Il avait médité sa phrase, il l’avait arrondie, polie, rythmée ; c’était un chef-d’œuvre de prudence et de transitions, de tournures fines et de délicatesse ; mais la colère avait emporté la rhétorique.

Emma, renonçant à avoir aucun détail, quitta donc la pharmacie ; car M. Homais avait repris le cours de ses vitupérations. Il se calmait cependant, et, à présent, il grommelait d’un ton paterne, tout en s’éventant avec son bonnet grec :

— Ce n’est pas que je désapprouve entièrement l’ouvrage ! L’auteur était médecin. Il y a là-dedans certains côtés scientifiques qu’il n’est pas mal à un homme de connaître et, j’oserais dire, qu’il faut qu’un homme connaisse. Mais plus tard, plus tard ! Attends du moins que tu sois homme toi-même et que ton tempérament soit fait.

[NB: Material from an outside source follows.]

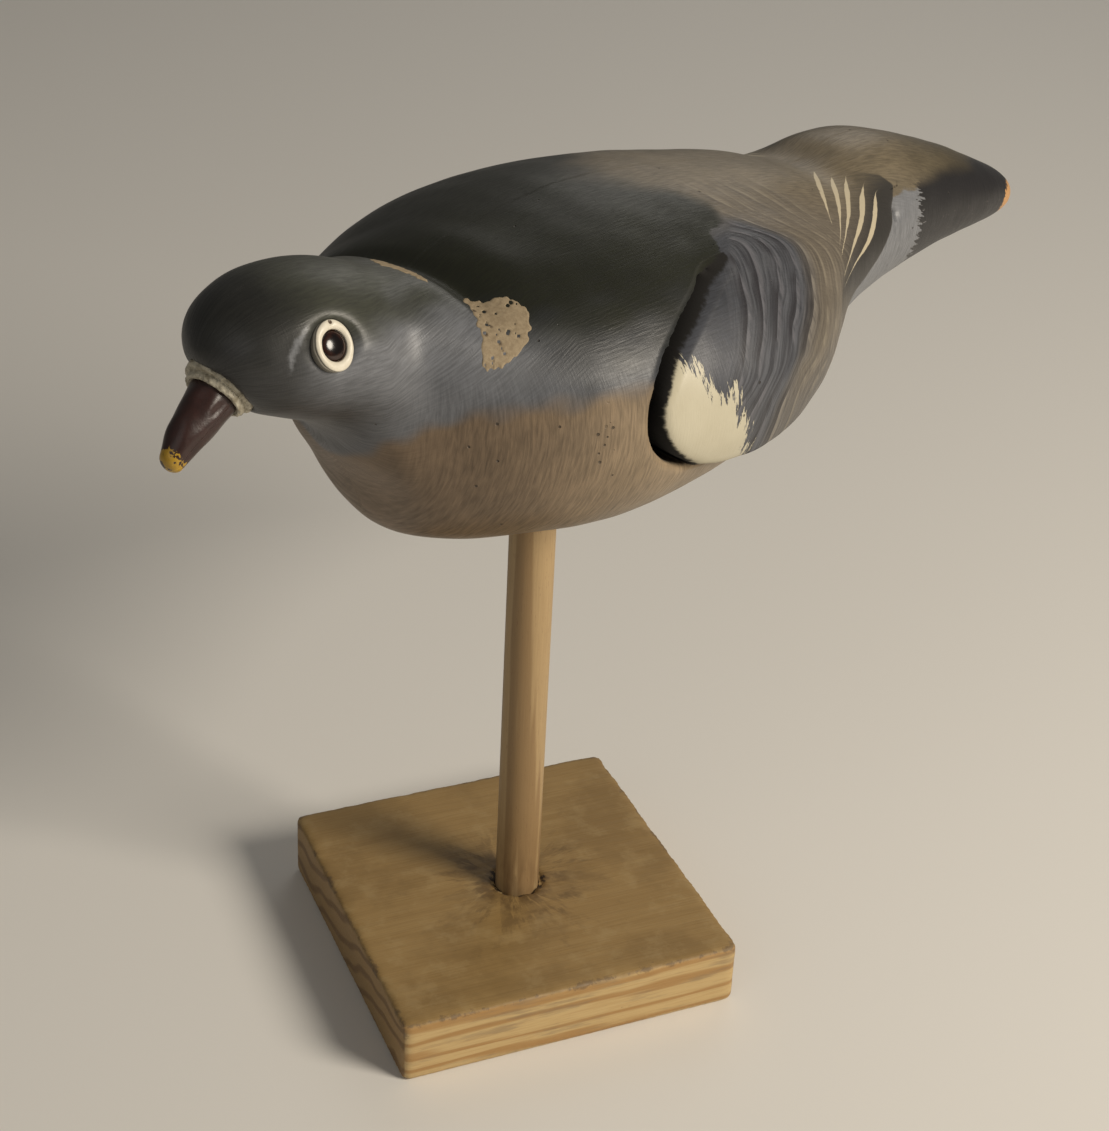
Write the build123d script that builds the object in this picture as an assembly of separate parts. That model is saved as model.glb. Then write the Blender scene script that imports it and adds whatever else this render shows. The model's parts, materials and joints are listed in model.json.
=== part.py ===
from build123d import *
import os
from math import cos, pi, radians, sin

# A painted wood-pigeon decoy standing on a dowel peg in a square pine base.
# Frame: +Z up, origin on the peg axis at the underside of the base.  The bird faces -Y,
# its left wing is on +X.  "Forward" below is the distance towards -Y, in millimetres.

# --- driving dimensions: stand -------------------------------------------------------
BASE_SIDE = 127.0          # 5 inch square board
BASE_THICK = 24.7          # dressed 1 inch board
BASE_TURN = 67.1           # how far the square is turned about the peg, degrees
BASE_CENTRE = (-1.9, -1.8) # the hole is bored a little off the middle of the board
BASE_ROUND = 3.0           # rounding of the four upright corners
BASE_EASE = 0.8            # eased top and bottom arrises
PEG_DIAMETER = 16.0        # 5/8 inch dowel
PEG_CLEARANCE = 0.05       # radial, in the base and in the belly
PEG_DEPTH_IN_BASE = 20.0
SOCKET_DEPTH = 45.0        # blind hole up into the belly
BELLY_AT_PEG = 191.0       # height of the underside of the belly on the peg axis

# --- driving dimensions: bird --------------------------------------------------------
# Each station is one cross-section of the carved body, from the face to the tail tip:
# forward, top, bottom, half width, height of the widest point, and how full the section
# is above and below that point (2 is an ellipse, more is squarer).
STATIONS = [
    (131, 288, 264, 14, 277, 2.0, 2.0),
    (122, 293, 257, 21, 275, 2.1, 2.0),
    (108, 295.5, 251, 25.5, 273, 2.2, 2.0),
    (95, 294.5, 245.5, 28, 268, 2.15, 2.0),
    (85, 292, 238, 30, 262, 1.95, 2.0),
    (76, 288.5, 208, 36, 256, 1.95, 1.9),
    (62, 285, 197.5, 50.5, 251, 2.0, 2.15),
    (45, 288, 194.5, 62, 249, 2.0, 2.2),
    (20, 293, 192, 70, 249, 2.0, 2.3),
    (-10, 295, 190, 71, 249, 2.0, 2.2),
    (-45, 292, 190, 66, 250, 2.0, 2.2),
    (-80, 286, 200, 54, 251, 2.1, 2.1),
    (-105, 280, 208, 43, 252, 2.2, 2.0),
    (-125, 275.5, 214, 36, 252, 2.2, 2.0),
    (-140, 280, 218, 32, 252, 2.2, 2.0),
    (-155, 280.5, 222, 29.5, 251, 2.2, 2.0),
    (-185, 272, 226, 25, 248, 2.2, 2.0),
    (-215, 261, 228, 21, 244, 2.2, 2.0),
    (-240, 250, 228, 16, 239, 2.2, 2.0),
    (-251, 244, 230, 11, 237, 2.0, 2.0),
]
FACE_TIP = (137, 279)      # forward, height
TAIL_TIP = (-255, 237)

# The wings are carved a little wider than the flanks they stand on.
WING_STATIONS = [
    (50, 287, 199, 59, 249, 1.9, 2.2),
    (35, 290, 198, 66, 248, 1.9, 2.2),
    (15, 293, 196, 72, 246, 1.85, 2.2),
    (-10, 295, 195, 76, 244, 1.8, 2.3),
    (-45, 293, 196, 74, 244, 1.8, 2.3),
    (-80, 286, 203, 59, 247, 1.9, 2.3),
    (-105, 279, 210, 45.5, 249, 2.0, 2.2),
    (-125, 276, 216, 39, 250, 2.1, 2.2),
    (-145, 277, 221, 33, 251, 2.2, 2.2),
    (-165, 275, 224, 28.5, 250, 2.2, 2.2),
]
SECTION_POINTS = 28

# Side-view outline of the recess that holds each wing: forward, height.
RECESS_EDGE = [
    (-27, 281), (-7, 276), (9, 269), (19, 261), (24, 250), (22.5, 240.5), (15, 231),
    (1.5, 224), (-20, 220.3), (-45, 222.3), (-75, 231.8), (-105, 241.8), (-131, 247.8), (-148, 259),
]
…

Au coup de marteau d’Emma, Charles, qui l’attendait, s’avança les bras ouverts et lui dit avec des larmes dans la voix :

— Ah ! ma chère amie…

Et il s’inclina doucement pour l’embrasser. Mais, au contact de ses lèvres, le souvenir de l’autre la saisit, et elle se passa la main sur son visage en frissonnant.